# An engineroom with a problem...



## 40907 (Sep 26, 2009)

http://ports.co.za/news/news_2010_10_08_01.php


----------



## chadburn (Jun 2, 2008)

Can I take a guess and say the fire most probably started between the hours of 20.00 and 08.00 when the Engineroom was locked up for the night.(Cloud)


----------



## 40907 (Sep 26, 2009)

chadburn said:


> Can I take a guess and say the fire most probably started between the hours of 20.00 and 08.00 when the Engineroom was locked up for the night.(Cloud)


It would be interesting to know the facts. Seems unlikely though as this story probably won't make any more headlines. Nobody died!

The ship has now docked in Cape Town.


----------



## johnjames06 (Jan 5, 2011)

*Causing an engineroom problem*

Hi, I remember when I caused a problem in the engine room. I was an engineering apprentice under training in Cornwall. Our class did a day trip on the Plymouth duty destroyer whose task that day was to help a cargo ship that had hit the rocks. A couple of us were sent down the engine room to observe. It was hot and noisy and I was terrified. The chief of the watch screamed at me and pointed across the engine room, I did'nt have a clue what he wanted me to do but I thought I had better do something. Under a cloud of steam I found a big valve and closed it, feeling really proud.( all this took place when flashing up from cold) Later the captain rang down try main engines. The chief opened the throttle and nothing happened, opened a bit more and still nothing happened. I had closed the main steam to engine room valve and because the stem had expanded not even the strongest stokers could open it. Needless to say they had to call out another destroyer. It was 1957 and I was just a 16 year old boy so nothing came of it. I thought that was the end of it but lifes not like that. Many years later when I was a chief myself I walked into the mess to have my rum and the chief of the watch ( who by now was an engineer officer ) was telling this story to all my messmates. I never lived it down. John.(Wave)(Wave)


----------



## Walter_Snook (Jan 19, 2011)

johnjames06 said:


> Hi, I remember when I caused a problem in the engine room. I was an engineering apprentice under training in Cornwall. Our class did a day trip on the Plymouth duty destroyer whose task that day was to help a cargo ship that had hit the rocks. A couple of us were sent down the engine room to observe. It was hot and noisy and I was terrified. The chief of the watch screamed at me and pointed across the engine room, I did'nt have a clue what he wanted me to do but I thought I had better do something. Under a cloud of steam I found a big valve and closed it, feeling really proud.( all this took place when flashing up from cold) Later the captain rang down try main engines. The chief opened the throttle and nothing happened, opened a bit more and still nothing happened. I had closed the main steam to engine room valve and because the stem had expanded not even the strongest stokers could open it.
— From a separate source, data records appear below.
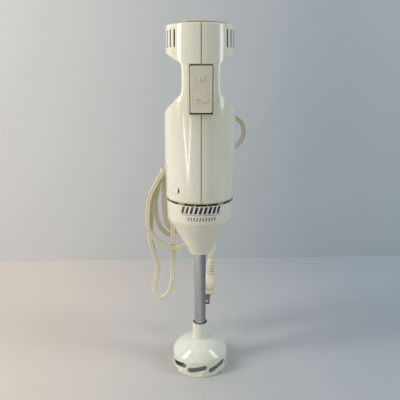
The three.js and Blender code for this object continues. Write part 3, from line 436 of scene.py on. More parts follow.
def shaped(name, start, *steps):
    """Cuts, joins or keeps what is common, in order; steps are (operation, mesh) pairs."""
    base = placed(name, start)
    tools = []
    for operation, mesh in steps:
        tool = placed(name + "_tool", mesh)
        tools.append(tool)
        modifier = base.modifiers.new("step", "BOOLEAN")
        modifier.operation = operation
        modifier.solver = "MANIFOLD"
        modifier.object = tool
    return plain_mesh(base, *tools)


def ribs_along(name, rib, count, start, step, shrink, finish):
    """Copies of a rib up the Z axis, each a little smaller than the last."""
    rib_object = placed(name + "_rib", rib)
    pattern = Pattern(
        name, part=rib_object, count=count, start=start, step=step, shrink=shrink,
        finish=finish.material)
    number = pattern.node("GeometryNodeInputIndex")
    height = pattern["start"] + number * pattern["step"]
    size = 1 - number * pattern["shrink"]
    pattern.set_out(
        pattern.node("ShaderNodeCombineXYZ", {}, {"Z": height}),
        (0, 0, 0),
        pattern.node("ShaderNodeCombineXYZ", {}, {"X": size, "Y": size, "Z": 1.0}))
    mesh = pattern.made(name)
    discard(rib_object)
    return mesh


relief_root = 5.6 * mm
relief_tip = 3.6 * mm
relief_neck = 4.2 * mm
relief_wall = 2.5 * mm
rib_count = 8
rib_step = 2.9 * mm
relief_core = turned("relief_core", rounded([
    (0, -7 * mm, 0), (relief_root, -7 * mm), (relief_root, -relief_wall - 0.4 * mm, 0.2 * mm),
    (relief_neck, -relief_wall - 0.4 * mm, 0.2 * mm), (relief_neck, 0.6 * mm, 0.2 * mm),
    (relief_root, 0.6 * mm, 0.6 * mm), (relief_root, 4 * mm, 0.8 * mm), (relief_root - 1.3 * mm, 5 * mm),
    (relief_tip - 0.9 * mm, relief_length - 1 * mm), (relief_tip - 0.4 * mm, relief_length, 0.5 * mm),
    (0, relief_length, 0)], 0.7 * mm))
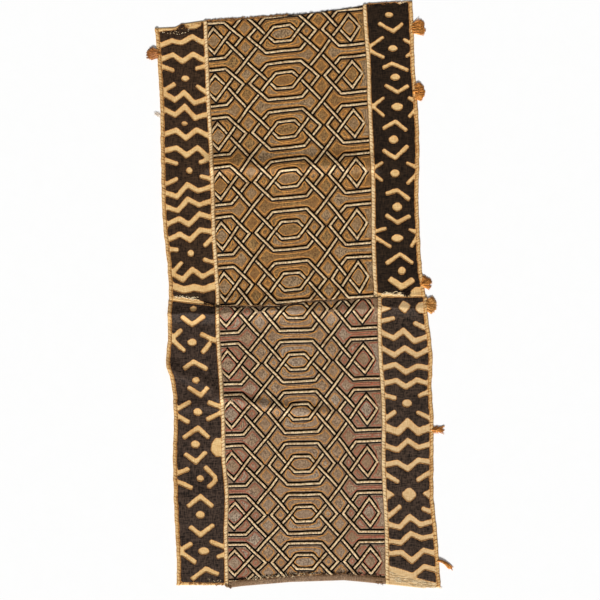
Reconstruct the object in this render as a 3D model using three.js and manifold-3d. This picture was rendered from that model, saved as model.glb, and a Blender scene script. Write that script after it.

Needless to say they had to call out another destroyer. It was 1957 and I was just a 16 year old boy so nothing came of it. I thought that was the end of it but lifes not like that. Many years later when I was a chief myself I walked into the mess to have my rum and the chief of the watch ( who by now was an engineer officer ) was telling this story to all my messmates. I never lived it down. John.(Wave)(Wave)




nice story, very true....have also felt that eagerness when I was a cadet..


----------